INFORMATION PROVIDED:
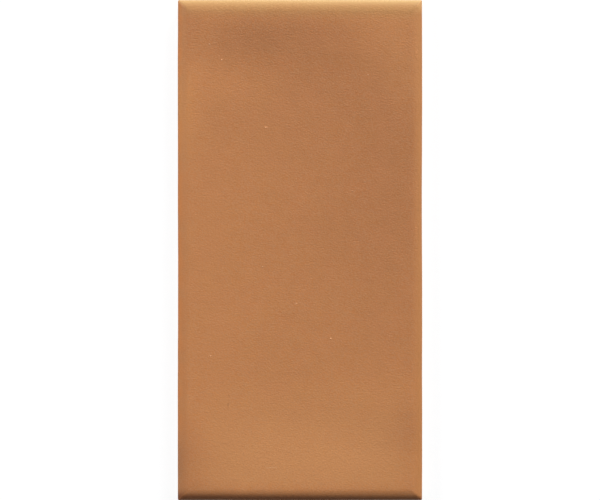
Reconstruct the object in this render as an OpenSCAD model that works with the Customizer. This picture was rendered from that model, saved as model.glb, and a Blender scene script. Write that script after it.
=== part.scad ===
// Glazed ceramic wall tile with rolled edges and a keyed back, pressed and fired in one piece.
// It lies on its back: +Z points out of the glazed face, +Y runs along the length, and the
// origin is the middle of the back. All sizes are in millimetres.

/* [Tile] */
// Width of the tile from side wall to side wall
tile_w = 73; // [50:0.5:200]
// Length of the tile from end wall to end wall
tile_l = 149.5; // [60:0.5:400]
// Thickness from the back to the glazed face
tile_t = 8; // [6.5:0.25:14]

/* [Rolled edge] */
// Radius of the shoulder, where the glazed face rolls down to the edge
shoulder_r = 4.5; // [3.75:0.25:6]
// Distance that the shoulder reaches in from the wall
shoulder_reach = 3.6; // [1.5:0.1:4.4]
// Radius of the arris, the tight turn between the shoulder and the wall
arris_r = 0.8; // [0.3:0.1:1.4]
// Radius of the four upright corners
corner_r = 0.5; // [0.2:0.1:2]

/* [Wall] */
// Height of the skirt, the tapered lower part of the wall
skirt_h = 3; // [1.5:0.25:3.5]
// Distance that the skirt tapers in on its way down to the back
skirt_taper = 0.4; // [0.1:0.1:1]
// Chamfer round the edge of the back
back_chamfer = 0.6; // [0.2:0.1:1.2]

/* [Keyed back] */
// Depth of the key pockets, which the adhesive grips
pocket_depth = 0.8; // [0.3:0.1:2]
// Slope of a pocket's sides, measured inwards from its mouth to its floor
pocket_slope = 0.5; // [0.1:0.1:1.5]
// Spacing of the pockets, before it is evened out to fill the back
pocket_pitch = 11.5; // [8:0.5:20]
// Width of the ribs between the pockets
rib_w = 2.2; // [1:0.1:4]
// Width of the plain border round the pockets
border_w = 4; // [2:0.5:8]

/* [Hidden] */
$fn = 96;
glaze_colour = [0.71, 0.49, 0.32];

// A cutting shape runs this far past what it cuts.
overrun = 0.5;

// The shoulder's arc and the arris's arc are tangent, so one angle, measured from upright,
// fixes where they meet and how high up the wall the arris begins.
shoulder_centre_z = tile_t - shoulder_r;
meet_angle = asin((shoulder_reach - arris_r) / (shoulder_r - arris_r));
wall_top = shoulder_centre_z + (shoulder_r - arris_r) * cos(meet_angle);

// How far in from the walls the flat back begins, and its pocketed part.
back_inset = skirt_taper + back_chamfer;
pocket_inset = back_inset + border_w;

// The number of pockets across a span is even, so a rib runs down the middle of the tile.
function pocket_count(span) = 2 * max(1, round((span + rib_w) / (2 * pocket_pitch)));

// Slice of a disc between two angles, both measured from upright towards +X.
module disc_slice(radius, from, to) {
    intersection() {
        circle(radius);
        polygon([[0, 0], for (angle = [from, to]) 2 * radius * [sin(angle), cos(angle)]]);
    }
}

// Half of a cross-section, from the middle of a tile that is span wide to its wall at +X.
module half_section(span) {
    wall = span / 2;
    shoulder_centre = [wall - shoulder_reach, shoulder_centre_z];
    arris_centre = [wall - arris_r, wall_top];
    polygon([
        [0, 0],
        [wall - back_inset, 0],
        [wall - skirt_taper, back_chamfer],
        [wall, skirt_h],
        [wall, wall_top],
        arris_centre + arris_r * [sin(meet_angle), cos(meet_angle)],
        [wall - shoulder_reach, tile_t],
        [0, tile_t]
    ]);
    translate(shoulder_centre) disc_slice(shoulder_r, 0, meet_angle);
    translate(arris_centre) disc_slice(arris_r, meet_angle, 90);
}

// Whole cross-section: flat back, chamfer, skirt, wall, arris, shoulder and flat face.
module section(span) {
    half_section(span);
    mirror([1, 0]) half_section(span);
}

// Trapezium for each pocket along a span, widest at its mouth on the back.
module pocket_sections(span) {
    count = pocket_count(span);
    pitch = (span + rib_w) / count;
    mouth = (pitch - rib_w) / 2;
    flare = overrun * pocket_slope / pocket_depth;
    for (i = [0 : count - 1])
        translate([(i - (count - 1) / 2) * pitch, 0])
            polygon([
                [-mouth - flare, -overrun],
                [mouth + flare, -overrun],
                [mouth - pocket_slope, pocket_depth],
                [pocket_slope - mouth, pocket_depth]
            ]);
}

// A 2D outline drawn in X and Z, drawn out along Y by depth.
module drawn_along_y(depth) {
    rotate([90, 0, 0]) linear_extrude(depth, center = true) children();
}

// A 2D outline drawn in Y and Z, drawn out along X by depth.
module drawn_along_x(depth) {
    rotate([90, 0, 90]) linear_extrude(depth, center = true) children();
}

// The waste outside one upright corner, standing at the tile's +X +Y corner.
module corner_waste() {
    translate([tile_w / 2 - corner_r, tile_l / 2 - corner_r, -overrun])
        linear_extrude(tile_t + 2 * overrun)
            difference() {
                square(corner_r + overrun);
                circle(corner_r);
            }
}

// The pressed body before its back is keyed.
module blank() {
    difference() {
        intersection() {
            drawn_along_y(tile_l + 2 * overrun) section(tile_w);
            drawn_along_x(tile_w + 2 * overrun) section(tile_l);
        }
        for (x = [0, 1], y = [0, 1])
            mirror([x, 0, 0]) mirror([0, y, 0]) corner_waste();
    }
}

// Shallow pockets in rows and columns, with a lattice of ribs left standing between them.
module key_pockets() {
    across = tile_w - 2 * pocket_inset;
    along = tile_l - 2 * pocket_inset;
    intersection() {
        drawn_along_y(tile_l) pocket_sections(across);
        drawn_along_x(tile_w) pocket_sections(along);
    }
}

module tile() {
    color(glaze_colour)
        difference() {
            blank();
            key_pockets();
        }
}

tile();
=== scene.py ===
"""The look of a satin-glazed wall tile: its fired face, its glaze line and its keyed back."""

import math
from types import SimpleNamespace

import bpy
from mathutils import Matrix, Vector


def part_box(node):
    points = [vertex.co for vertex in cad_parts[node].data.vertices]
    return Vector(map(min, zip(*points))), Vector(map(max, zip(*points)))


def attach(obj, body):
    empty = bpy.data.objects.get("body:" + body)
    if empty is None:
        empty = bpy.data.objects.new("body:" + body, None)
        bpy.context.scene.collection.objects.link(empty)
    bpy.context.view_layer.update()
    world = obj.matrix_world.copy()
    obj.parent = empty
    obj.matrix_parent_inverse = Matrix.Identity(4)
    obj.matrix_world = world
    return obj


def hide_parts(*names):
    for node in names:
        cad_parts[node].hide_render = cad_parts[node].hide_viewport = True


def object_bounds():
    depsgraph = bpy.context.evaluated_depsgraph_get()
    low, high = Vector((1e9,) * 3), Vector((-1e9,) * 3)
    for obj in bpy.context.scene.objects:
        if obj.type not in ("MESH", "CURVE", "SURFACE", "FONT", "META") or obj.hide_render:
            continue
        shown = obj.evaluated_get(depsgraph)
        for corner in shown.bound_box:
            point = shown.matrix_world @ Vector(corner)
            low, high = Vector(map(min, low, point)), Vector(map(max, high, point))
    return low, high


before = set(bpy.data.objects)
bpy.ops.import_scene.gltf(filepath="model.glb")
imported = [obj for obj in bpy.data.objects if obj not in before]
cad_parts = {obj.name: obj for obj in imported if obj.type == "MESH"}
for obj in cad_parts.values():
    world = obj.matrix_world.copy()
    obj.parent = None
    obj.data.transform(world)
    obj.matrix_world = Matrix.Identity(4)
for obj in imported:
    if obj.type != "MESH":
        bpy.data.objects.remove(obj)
CAD_LOW, CAD_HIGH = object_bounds()
TILE_LOW, TILE_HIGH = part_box("tile")
MM = 0.001

# ---- Sizes of the tile, in metres -------------------------------------------------------
WIDTH = TILE_HIGH.x - TILE_LOW.x
LENGTH = TILE_HIGH.y - TILE_LOW.y
THICKNESS = TILE_HIGH.z - TILE_LOW.z

SHOULDER_RADIUS = 4.5 * MM
SHOULDER_REACH = 3.6 * MM
ARRIS_RADIUS = 0.8 * MM
CORNER_RADIUS = 0.5 * MM
SKIRT_HEIGHT = 3 * MM
SKIRT_TAPER = 0.4 * MM
BACK_CHAMFER = 0.6 * MM
POCKET_DEPTH = 0.8 * MM
POCKET_SLOPE = 0.5 * MM
POCKET_PITCH = 11.5 * MM
RIB_WIDTH = 2.2 * MM
BORDER_WIDTH = 4 * MM

# The shoulder's arc and the arris's arc are tangent where the surface is turned this far down.
MEET_TURN = math.asin((SHOULDER_REACH - ARRIS_RADIUS) / (SHOULDER_RADIUS - ARRIS_RADIUS))
WALL_TOP = (THICKNESS - SHOULDER_RADIUS
            + (SHOULDER_RADIUS - ARRIS_RADIUS) * math.cos(MEET_TURN))
BACK_INSET = SKIRT_TAPER + BACK_CHAMFER

# ---- The glaze and how it lies on the fired body ----------------------------------------
GLAZE_THICKNESS = 0.14 * MM
GLAZE_LINE = 3.75 * MM
GLAZE_LINE_SWING = 0.5 * MM
SWING_LENGTH = 14 * MM
DRIP_LENGTH = 4 * MM
GLAZE_LIP = 0.15 * MM
DISH_DEPTH = 0.45 * MM
DISH_RIM = 22 * MM

# The mitres between the shoulders are softened over up to this height.
MITRE_SOFTENING = 0.35 * MM

# Slow and quick hollows of the fired skin: how wide they are, and how deep they sink in the
# glaze and in the bare body.
SLOW_HOLLOW = 34 * MM
QUICK_HOLLOW = 7 * MM
GLAZE_SLOW_SINK = 0.12 * MM
GLAZE_QUICK_SINK = 0.025 * MM
BODY_QUICK_SINK = 0.06 * MM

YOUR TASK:
Write out again only the lines from the line containing "standing between them." through the line containing "points = [vertex.co", both included, exactly as they are.

RESPONSE FOR THIS EXERCISE:
// Shallow pockets in rows and columns, with a lattice of ribs left standing between them.
module key_pockets() {
    across = tile_w - 2 * pocket_inset;
    along = tile_l - 2 * pocket_inset;
    intersection() {
        drawn_along_y(tile_l) pocket_sections(across);
        drawn_along_x(tile_w) pocket_sections(along);
    }
}

module tile() {
    color(glaze_colour)
        difference() {
            blank();
            key_pockets();
        }
}

tile();
=== scene.py ===
"""The look of a satin-glazed wall tile: its fired face, its glaze line and its keyed back."""

import math
from types import SimpleNamespace

import bpy
from mathutils import Matrix, Vector


def part_box(node):
    points = [vertex.co for vertex in cad_parts[node].data.vertices]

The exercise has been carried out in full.